Political science professor Yoro Dia at Cheikh Anta Diop University in Dakar says Mr. Wade had many problems in his first term because he was too busy being a politician, rather than a statesman. His second term may an opportunity to polish his image for the history books.

"Now he is re-elected, he will be free from daily politics and he will be knocking on history's door," said Professor. Dia.

The professor says Mr. Wade is fascinated by post-independence presidents Leopold Sedar Senghor and Abdou Diouf who were in power four decades. Dia says Mr. Wade has been obsessed with how to stay in power, after his three decades fighting in the opposition and five failed presidential attempts.

Dia says the president, secure in his second and last term, can now think about his legacy.

"[Former President Leopold Sedar] Senghor has his place in history as someone who built the nation, [former President Abdou] Diouf has his place in history as someone who built the state, and now me, Abdoulaye Wade, what is my place in history?" added Dia.

Director of the Superior Institute of Information Sciences and Communication School in Dakar, Abdou Latif Coulibaly says Mr. Wade's political instincts are autocratic.

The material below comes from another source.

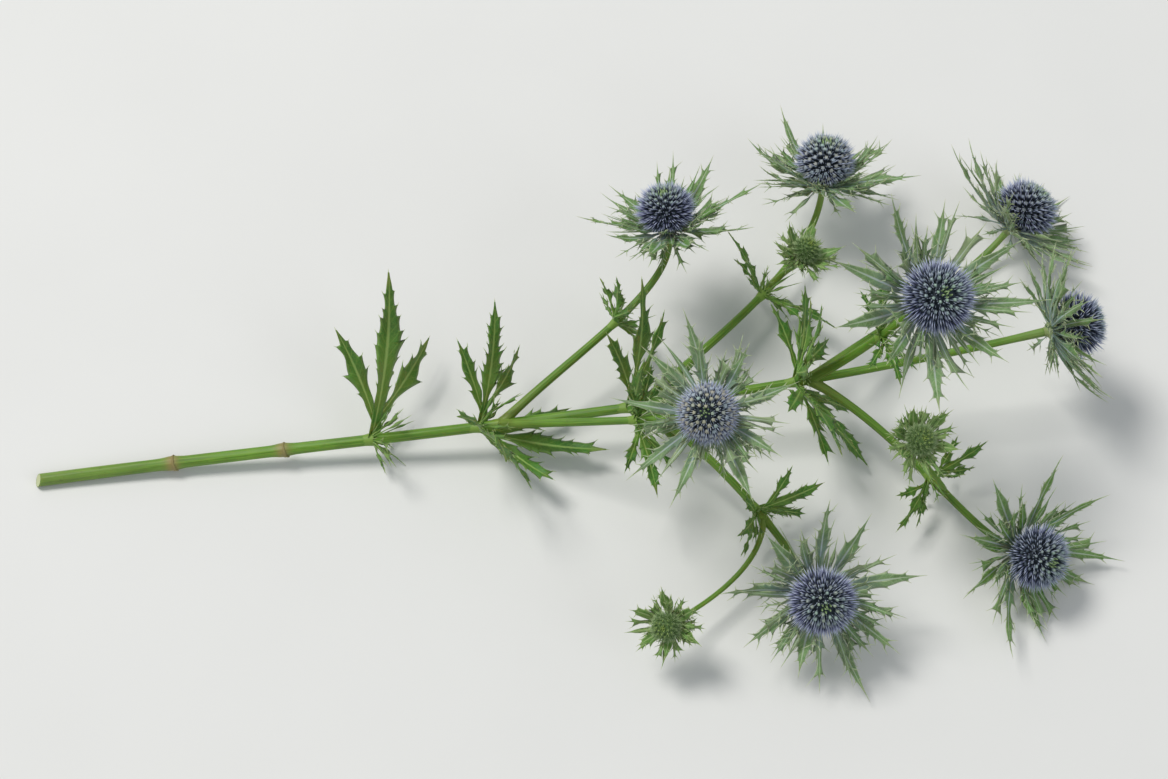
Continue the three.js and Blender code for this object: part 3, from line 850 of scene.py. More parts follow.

"He uses the rules of democracy to come to power, but when he is in power, he thinks these rules are not good for the Senegalese people and he has to break all these rules and break all the arms that help him to come to power," he said.

Following the electoral commission's announcement of his victory Thursday night, Mr. Wade vowed to pursue corruption charges against some of his opponents. He said Senegal's laws must be defended.

Mr. Wade has dismissed accusations of fraud as lies by journalists, and factually incorrect. He also says Senegal has never been more democratic than under his presidency.

But Coulibaly says power is the only shield Mr. Wade has against prosecution, and that his legacy will be a corrupt one. There are persistent questions over how Mr. Wade is spending new construction funds, and why close friends, and his son, have been given important positions in managing these funds.

"He himself knows he is not clean," he added. "Because today he is the president, no one can put him in jail. But when he loses power, he will be in jail I am sure."

Coulibaly wrote a critical biography of Mr. Wade in 2003 called An Opposition Leader Reaches Power, the Danger of Political Change that is banned in Senegal, and is available only in France.

Meanwhile, organizations that want to see Mr. Wade pursue their objectives are already jostling for attention.

A Chadian human rights non-profit group recently asked him to speed up the trial in Senegal of Chad's former ruler, Hissene Habre, who is charged with crimes against humanity. The group wrote that Mr. Wade's second mandate will be crowned a success if the case is heard.

Mr. Wade did not mention this at the news conference Thursday. He promised to quickly build a new airport and technology university. He also said journalists should have never doubted his first-round victory for a second term, which constitutionally, should be his last.